Seniors Jake Lenderick and Will Cammell work hard on this year’s senior video
More stories from Kacie Rispler
“Last year, [senior] Will Cammell and I started doing extra stuff for [FX Teacher Jeff] Manders,” senior Jake Lenderick said, “like extra footage and videos, so he saw we had a passion for video editing and film.”
From this moment, Jake and Will got involved in making one of the most important parts of the Candlelight Ceremony at the end of the year: the senior video.
For all eight years that Manders has been here, the senior video has been an entertaining constant. His role is purely to provide supervision and pick the students who participate in making it. This unique job is one that is very important to the senior class in its final days at FHC.
“There are usually a couple of FX kids that are in an independent study with me,” Manders said, “but I have chosen different ways [to choose students] in the past.”
In years before, when Manders had no independent study, he chose a few senior groups from FX to make it and take turns editing it. In other years, he has done it with only one student working on it. However, this year, Will and Jake were clear choices to make the senior video due to their respective independent studies with Manders.
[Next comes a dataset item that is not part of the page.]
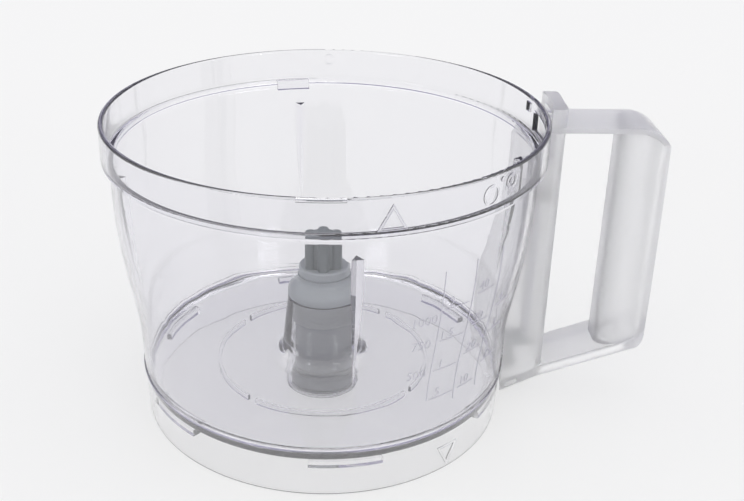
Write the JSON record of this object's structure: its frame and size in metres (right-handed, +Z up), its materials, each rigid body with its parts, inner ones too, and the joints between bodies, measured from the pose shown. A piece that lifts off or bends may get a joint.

“Last year, I got to know [graduate] Matt Wilson and [graduate] Kendall Leach pretty well through FHC [because they made the video last year],” Will said. “I always wondered how they were doing it, and they told me they were doing it through an independent study. I thought that was pretty cool.”
Jake and Will have been good friends all throughout high school, so when the opportunity to make the video together arose, they took it. Being good friends makes it easier for them to spend so much time together working on the video.
It would be a big nightmare for the boys if they did not stay on track with editing the video in a structured and organized way, so they attack it systemically, piece-by-piece.
“We divided the video into three sections: fall, winter, and spring,” Jake said. “We just finished the fall sections, so we are starting the winter section now.”
To get the footage they need for the video, Will and Jake use mostly footage taken by the other kids in the FX class. In FX, part of the grade students earn is attained by going to sporting events and getting footage for highlights on the show. All videos taken are put onto the hard drives, so Will and Jake have access to it.
The other footage in the video is taken by Will or Jake, making up about 40% of the video; while a smaller percentage, this part of their job is integral to the success of the video. Some of the filming they do consists of interviewing the seniors.
“When we interview people, we ask them [about] what they are going to miss most about senior year and high school in general,” Jake said. “We also ask what their future plans are.”
The video is made to reflect over the class of 2019’s year, and they strive for students to reminisce on the time had in high school.
“We want to make people laugh and cry with the video, which is hard to do,” Will said. “It has been a great experience working on this video, and we have both learned so much.”
Students and their families can buy the video as a DVD that is included with a digital download. It costs twenty dollars, and that money goes toward covering the price making the DVD and as a fundraiser for equipment. The FX and the Media Communication class runs on a low budget, so the money earned is very helpful. The unique equipment is expensive and gets a lot of use, so things have to be replaced things every year. Jake and Will are proud to contribute to this and bolster the senior class’s memories of their final year.
“There is a lot of pressure that comes along with making the video,” Will said, “but we have high hopes it will turn out well and please everybody.”